The very first Russian soldier officially confirmed by Moscow to have been killed was Nurmagomed Gadzhimagomedov, a young Dagestani who state media said died while saving fellow troops. He was posthumously decorated by Putin with the Hero of Russia award on March 4.

His death prompted Putin to publicly pay tribute to the role played by non-Russian ethnic groups in Moscow's assault, saying he was "proud of being part of this world, this powerful, strong and multinational people of Russia."

- 'Hidden resistance' -

The Soviet invasion of Afghanistan sparked a national trauma –- chronicled in Nobel prize-winning author Svetlana Alexievich's harrowing oral history "Boys in Zinc," named after the lining of the coffins in which the young soldiers came back –- and contributed to the collapse of the USSR.

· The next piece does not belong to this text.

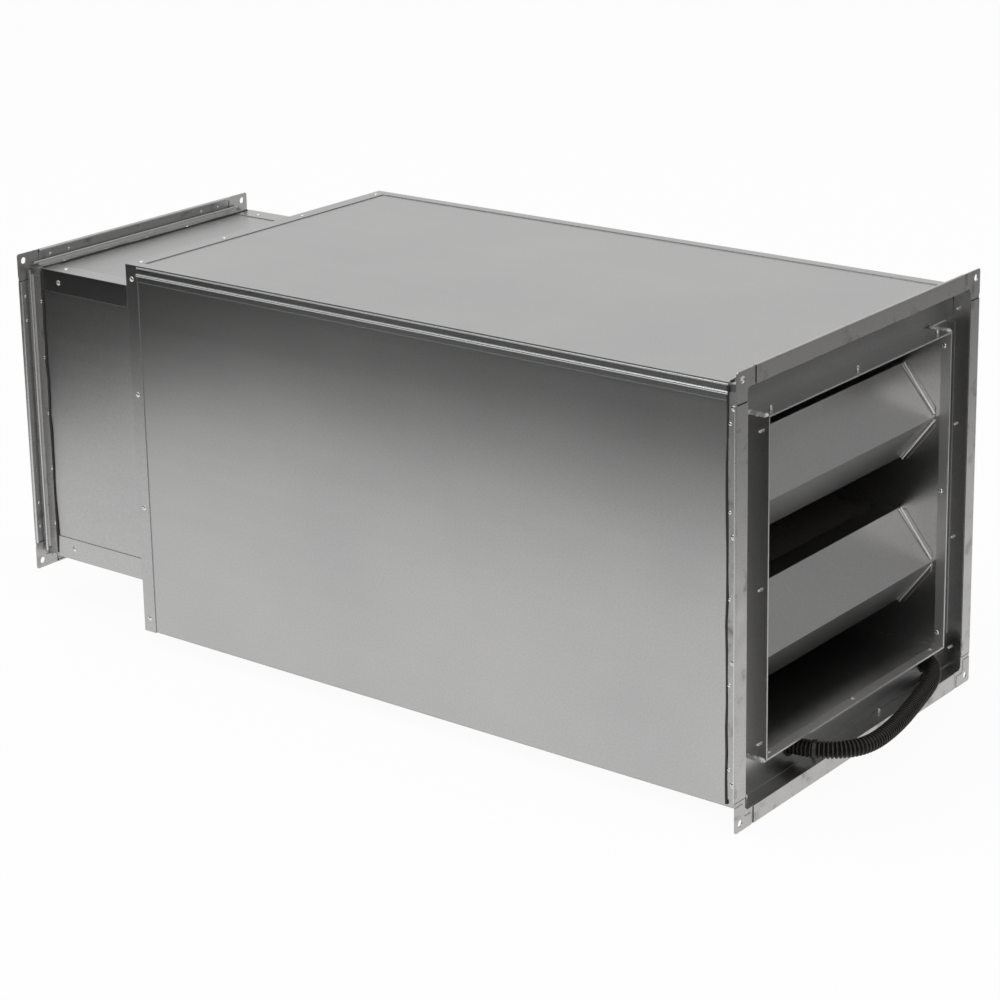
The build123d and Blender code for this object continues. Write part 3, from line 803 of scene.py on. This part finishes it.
class DAMPER_OT_apply_finishes(bpy.types.Operator):
    """Give every CAD piece of the damper its finish"""

    bl_idname = "damper.apply_finishes"
    bl_label = "Apply Finishes"

    def execute(self, context):
        settings = context.scene.damper_finishes
        dress(SHEET_NODES, galvanised_finish(settings))
        dress(["duct_corner_angles"], galvanised_finish(settings, "Galvanised angle", -0.05))
        dress(FLANGE_NODES, flange_finish(settings))
        dress(BLADES, aluminium_finish(settings))
        plated = [f"{blade}_shaft" for blade in BLADES] + ["shaft_clamp", "casing_rivets", "collar_rivets"]
        dress(plated, zinc_finish("Zinc plate", settings.zinc_colour, 0.28))
        dress([f"wool_{side}_slab" for side in SIDES], wool_finish(settings))
        dress([f"{name}_splitter_infill" for name in SPLITTERS], fleece_finish(settings))
        nylon = plastic_finish("White nylon", settings.nylon_colour, 0.45)
        dress([f"{blade}_gear" for blade in BLADES] + ["shaft_bearings"], nylon)
        dress(["actuator_housing"], plastic_finish("Actuator case", settings.case_colour, 0.5, 700, 0.0002))
        black = plastic_finish("Black plastic", settings.black_colour, 0.42)
        dress(["release_button", "cable_tie", "conduit"], black)
        rubber = plastic_finish("Black rubber", settings.black_colour, 0.7, 500, 0.0002, 0.001)
        dress(["conduit_grommets"], rubber)
        return {"FINISHED"}


# Stage


CAMERA_PLACE = (2.7166, -2.6346, 1.1152)
CAMERA_YAW = 2.2313
CAMERA_PITCH = -0.2642
CAMERA_ROLL = 0.0169
CAMERA_LENS = 98.79
CAMERA_SHIFT = (-0.0144, -0.2)
FLOOR_LEVEL = -0.2715
FLOOR_REACH = 9
# How white the world is in reflections, and how much of the floor's white hides its shade
GLOSSY_WHITE = 0.8
FLOOR_WHITE = 0.94


def camera_matrix():
    """The camera's place and turn from its yaw, pitch and roll."""
    level = math.cos(CAMERA_PITCH)
    ahead = Vector((level * math.cos(CAMERA_YAW), level * math.sin(CAMERA_YAW), math.sin(CAMERA_PITCH)))
    right = Vector((math.sin(CAMERA_YAW), -math.cos(CAMERA_YAW), 0))
    down = ahead.cross(right)
    right, down = (
        right * math.cos(CAMERA_ROLL) + down * math.sin(CAMERA_ROLL),
        down * math.cos(CAMERA_ROLL) - right * math.sin(CAMERA_ROLL),
    )
    turn = Matrix((right, -down, -ahead)).transposed().to_4x4()
    return Matrix.Translation(CAMERA_PLACE) @ turn


def add_card(name, corners, finish):
    """A flat stage card between four corners."""
    mesh = bmesh.new()
    mesh.faces.new([mesh.verts.new(corner) for corner in corners])
    data = bpy.data.meshes.new(name)
    mesh.to_mesh(data)
    mesh.free()
    data.materials.append(finish)
    card = bpy.data.objects.new(name, data)
    bpy.context.scene.collection.objects.link(card)
    return card


def floor_rectangle(x0, x1, y0, y1, z):
    return [(x0, y0, z), (x1, y0, z), (x1, y1, z), (x0, y1, z)]


def floor_finish():
    """Pale floor that shows white to the camera and keeps the shadow on it."""
    finish = Finish("Studio floor")
    shade = finish.node("ShaderNodeBsdfDiffuse", None, {"Color": (0.86, 0.86, 0.86, 1)})
    white = finish.node("ShaderNodeEmission", None, {"Color": (1, 1, 1, 1), "Strength": 1.0})
    camera = finish.node("ShaderNodeLightPath", output="Is Camera Ray")
    glossy = finish.node("ShaderNodeLightPath", output="Is Glossy Ray")
    seen = camera.maths("MAXIMUM", camera, glossy)
    glow = finish.node("ShaderNodeMixShader", None, {0: seen * FLOOR_WHITE, 1: shade, 2: white})
    finish.node("ShaderNodeOutputMaterial", None, {"Surface": glow})
    return finish.data


def card_finish(level):
    """An even grey that reflections see, whatever light falls on it."""
    finish = Finish(f"Card at {level}")
    shade = finish.node("ShaderNodeEmission", None, {"Color": (level, level, level, 1)})
    finish.node("ShaderNodeOutputMaterial", None, {"Surface": shade})
    return finish.data


def light_world(settings):
    """White for the camera, a shade less for reflections, and a plain fill for the rest."""
    world = Finish("Studio", world=True)
    strength = settings.fill_strength
    for ray, seen in (("Is Glossy Ray", GLOSSY_WHITE), ("Is Camera Ray", 1.0)):
        path = world.node("ShaderNodeLightPath", output=ray)
        strength = world.node("ShaderNodeMix", None, {0: path, 2: strength, 3: seen})
    values = {"Color": (1, 1, 1, 1), "Strength": strength}
    background = world.node("ShaderNodeBackground", None, values)
    world.node("ShaderNodeOutputWorld", None, {"Surface": background})
    bpy.context.scene.world = world.data


def add_lamp(name, place, target, size, power):
    """A soft rectangular lamp that faces its target."""
    lamp = bpy.data.lights.new(name, "AREA")
    lamp.shape = "RECTANGLE"
    lamp.size, lamp.size_y = size
    lamp.energy = power
    holder = bpy.data.objects.new(name, lamp)
    toward = (Vector(target) - Vector(place)).to_track_quat("-Z", "Y").to_matrix().to_4x4()
    holder.matrix_world = Matrix.Translation(place) @ toward
    bpy.context.scene.collection.objects.link(holder)


class DAMPER_OT_add_stage(bpy.types.Operator):
    """Camera, pale floor, dark cards, soft lamps and world"""

    bl_idname = "damper.add_stage"
    bl_label = "Add Stage"

    def execute(self, context):
        settings = context.scene.damper_stage
        scene = context.scene
        lens = bpy.data.cameras.new("Camera")
        lens.lens = CAMERA_LENS
        lens.sensor_width = 36.0
        lens.shift_x, lens.shift_y = CAMERA_SHIFT
        camera = bpy.data.objects.new("Camera", lens)
        camera.matrix_world = camera_matrix()
        scene.collection.objects.link(camera)
        scene.camera = camera
        scene.view_settings.view_transform = "Standard"
        light_world(settings)
        far = FLOOR_REACH
        add_card("floor", floor_rectangle(-far, far, -far, far, FLOOR_LEVEL), floor_finish())
        dark, dim, grey = card_finish(0.02), card_finish(0.15), card_finish(0.36)
        low = FLOOR_LEVEL + 0.002
        near = -settings.card_distance
        cards = {
            "front_floor": (dark, floor_rectangle(-0.55, 3.2, -far, near, low)),
            "left_floor": (dark, floor_rectangle(-far, -0.55, -far, near * 0.62, low)),
            "front_wall": (dark, [(-12, -7, low), (-12, -7, 3.2), (3.2, -7, 3.2), (3.2, -7, low)]),
            "left_wall": (dark, [(-9, -7, low), (-9, -7, 3.2), (-9, -2, 3.2), (-9, -2, low)]),
            "right_floor": (dim, floor_rectangle(1.75, 8, near, 8, low)),
            "right_wall": (dim, [(8, -7, low), (8, -7, 3.2), (8, 4, 3.2), (8, 4, low)]),
            "back_wall": (grey, [(0.6, 4, low), (0.6, 4, 4.5), (8, 4, 4.5), (8, 4, low)]),
        }
        for name, (finish, corners) in cards.items():
            card = add_card(f"card_{name}", corners, finish)
            card.visible_camera = False
            card.visible_diffuse = False
            card.visible_shadow = False
        add_lamp("key", (0.2, -1.2, 4.2), (0.6, 0, 0), (3.0, 3.0), settings.key_power)
        add_lamp("front fill", (2.4, -3.6, 2.6), (0.7, 0, 0), (2.2, 1.6), settings.front_power)
        return {"FINISHED"}


# Settings


def colour_property(name, description, default):
    return bpy.props.FloatVectorProperty(
        name=name, description=description, default=default, subtype="COLOR", min=0.0, max=1.0
    )


def length_property(name, description, default):
    return bpy.props.FloatProperty(
        name=name, description=description, default=default, min=0.0, unit="LENGTH", precision=5
    )


def factor_property(name, description, default):
    return bpy.props.FloatProperty(
        name=name, description=description, default=default, min=0.0, max=1.0, subtype="FACTOR"
    )


class DamperFinishSettings(bpy.types.PropertyGroup):
    """Colours and gloss of the damper's pieces"""

    sheet_colour: colour_property("Sheet", "Galvanised sheet", (0.505, 0.502, 0.497))
    sheet_roughness: factor_property("Sheet roughness", "How dull the zinc is", 0.30)
    flange_colour: colour_property("Flanges", "Flange profiles and the lining", (0.50, 0.495, 0.485))
    flange_roughness: factor_property("Flange roughness", "How dull the profiles are", 0.42)
    stain_colour: colour_property("Stains", "Handling stains on the flanges", (0.30, 0.28, 0.25))
    zinc_colour: colour_property("Zinc plate", "Shafts, clamp, hems and seams", (0.68, 0.69, 0.70))
    rivet_colour: colour_property("Rivets", "Rivets, clinch marks and nose joints", (0.82, 0.81, 0.79))
    weld_colour: colour_property("Welds", "Weld beads", (0.80, 0.81, 0.80))
    blade_colour: colour_property("Blades", "Aerofoil blades", (0.72, 0.73, 0.74))
    wool_colour: colour_property("Wool", "Mineral wool lagging", (0.42, 0.35, 0.18))
    fleece_colour: colour_property("Fleece", "Cover of the splitters' wool", (0.022, 0.018, 0.014))
    nylon_colour: colour_property("Nylon", "Gears and bearings", (0.80, 0.80, 0.77))
    case_colour: colour_property("Actuator", "Actuator case", (0.28, 0.29, 0.30))
    # This black also paints the shadow lines under the flanges' legs
    black_colour: colour_property("Black parts", "Button, tie, grommets, sealant and painted shadow lines", (0.02, 0.02, 0.02))
    conduit_colour: colour_property("Conduit", "Corrugated conduit", (0.003, 0.0028, 0.0026))
    conduit_roughness: factor_property("Conduit roughness", "How dull the conduit is", 0.38)
    # Painted highlight: a lighter copy of the conduit's black, laid on the ribs' crests
    crest_highlight_colour: colour_property("Conduit crest highlight", "Painted highlight on the ribs' crests", (0.036, 0.033, 0.030))


class DamperConduitSettings(bpy.types.PropertyGroup):
    """Ribs of the conduit"""

    rib_pitch: length_property("Rib pitch", "From one rib to the next", 0.0047)
    groove_depth: length_property("Groove depth", "Depth between two ribs", 0.0020)


class DamperFittingSettings(bpy.types.PropertyGroup):
    """Sizes of the rivets, clinch marks, welds, hems, folds and lining"""

    rivet_diameter: length_property("Rivet head", "Diameter of a rivet's head", 0.0072)
    clinch_diameter: length_property("Clinch mark", "Diameter of a clinch mark", 0.0050)
    clinch_start: length_property("Clinch start", "First mark to the flange's corner", 0.060)
    clinch_step: length_property("Clinch step", "From the first mark to the second", 0.034)
    weld_width: length_property("Weld width", "Width of a weld bead", 0.0062)
    seam_radius: length_property("Seam fold", "Radius of the lock seam's folds", 0.0012)
    rail_height: length_property("Rail height", "From the duct to a flange's outer edge", 0.020)
    rail_leg: length_property("Rail leg", "Depth of a rail's leg along the duct", 0.024)
    ridge_radius: length_property("Ridge", "Radius of the ridge between a rail's face and leg", 0.0018)
    hem_width: length_property("Hem", "Thickness of a flange's rolled outer edge", 0.0034)
    corner_arm: length_property("Corner arm", "Length of a flange corner's arm", 0.0368)
    corner_seam: length_property("Corner seam", "Length of the sealant at an arm's end", 0.0195)
    joint_bead: length_property("Nose joint", "Radius of a fold at a splitter nose's end", 0.0017)
    lining_depth: length_property("Lining", "Depth of the strip inside the collar", 0.013)


class DamperStageSettings(bpy.types.PropertyGroup):
    """Lights round the damper"""

    key_power: bpy.props.FloatProperty(
        name="Key lamp", description="Soft lamp over the back", default=60.0, min=0.0, unit="POWER"
    )
    front_power: bpy.props.FloatProperty(
        name="Front lamp", description="Soft lamp over the camera", default=25.0, min=0.0, unit="POWER"
    )
    fill_strength: factor_property("Fill", "Light from all round", 0.72)
    card_distance: length_property("Card distance", "Dark cards in front of the duct's axis", 1.15)


OPERATORS = (
    DAMPER_OT_add_stage,
    DAMPER_OT_add_conduit,
    DAMPER_OT_add_rivets,
    DAMPER_OT_add_clinch_marks,
    DAMPER_OT_add_welds,
    DAMPER_OT_add_flange_hems,
    DAMPER_OT_add_seam_folds,
    DAMPER_OT_add_nose_joints,
    DAMPER_OT_add_collar_lining,
    DAMPER_OT_apply_finishes,
)
SETTINGS = {
    "damper_finishes": DamperFinishSettings,
    "damper_conduit": DamperConduitSettings,
    "damper_fittings": DamperFittingSettings,
    "damper_stage": DamperStageSettings,
}


class DAMPER_PT_panel(bpy.types.Panel):
    """Settings and steps of the damper"""

    bl_idname = "DAMPER_PT_panel"
    bl_label = "Volume Control Damper"
    bl_space_type = "VIEW_3D"
    bl_region_type = "UI"
    bl_category = "Damper"

    def draw(self, context):
        for name, group in SETTINGS.items():
            box = self.layout.box()
            for setting in group.__annotations__:
                box.prop(getattr(context.scene, name), setting)
        for operator in OPERATORS:
            self.layout.operator(operator.bl_idname)


CLASSES = (*SETTINGS.values(), *OPERATORS, DAMPER_PT_panel)


def register():
    for kind in CLASSES:
        bpy.utils.register_class(kind)
    for name, group in SETTINGS.items():
        setattr(bpy.types.Scene, name, bpy.props.PointerProperty(type=group))


def unregister():
    for name in SETTINGS:
        delattr(bpy.types.Scene, name)
    for kind in reversed(CLASSES):
        bpy.utils.unregister_class(kind)


def main():
    register()
    for operator in OPERATORS:
        getattr(bpy.ops.damper, operator.bl_idname.split(".")[1])()


if __name__ == "__main__":
    main()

The draconian censorship measures imposed by Moscow in the Ukraine conflict –- which mean that what the Kremlin terms a "special military operation" cannot even be called a war in Russia –- have kept dissent to a minimum, with few daring to express alarm over the losses.

A rare voice has been that of Natalia Poklonskaya, a former prosecutor in the Ukrainian peninsula of Crimea who became a Russian MP and Russian official after the annexation.

Taking issue with the use of the letter 'Z' by the Russian authorities as a propaganda image, she said it "symbolised a tragedy for both Russia and Ukraine. Why? Because Russian soldiers are being killed."

Luzin said the lack of open signs of protest in provincial Russia and ethnic minority regions over the losses did not mean that there would be no reaction in the future.

"But their reaction will not be an open resistance but a hidden one -- they will start to avoid conscription and contract military service," he said.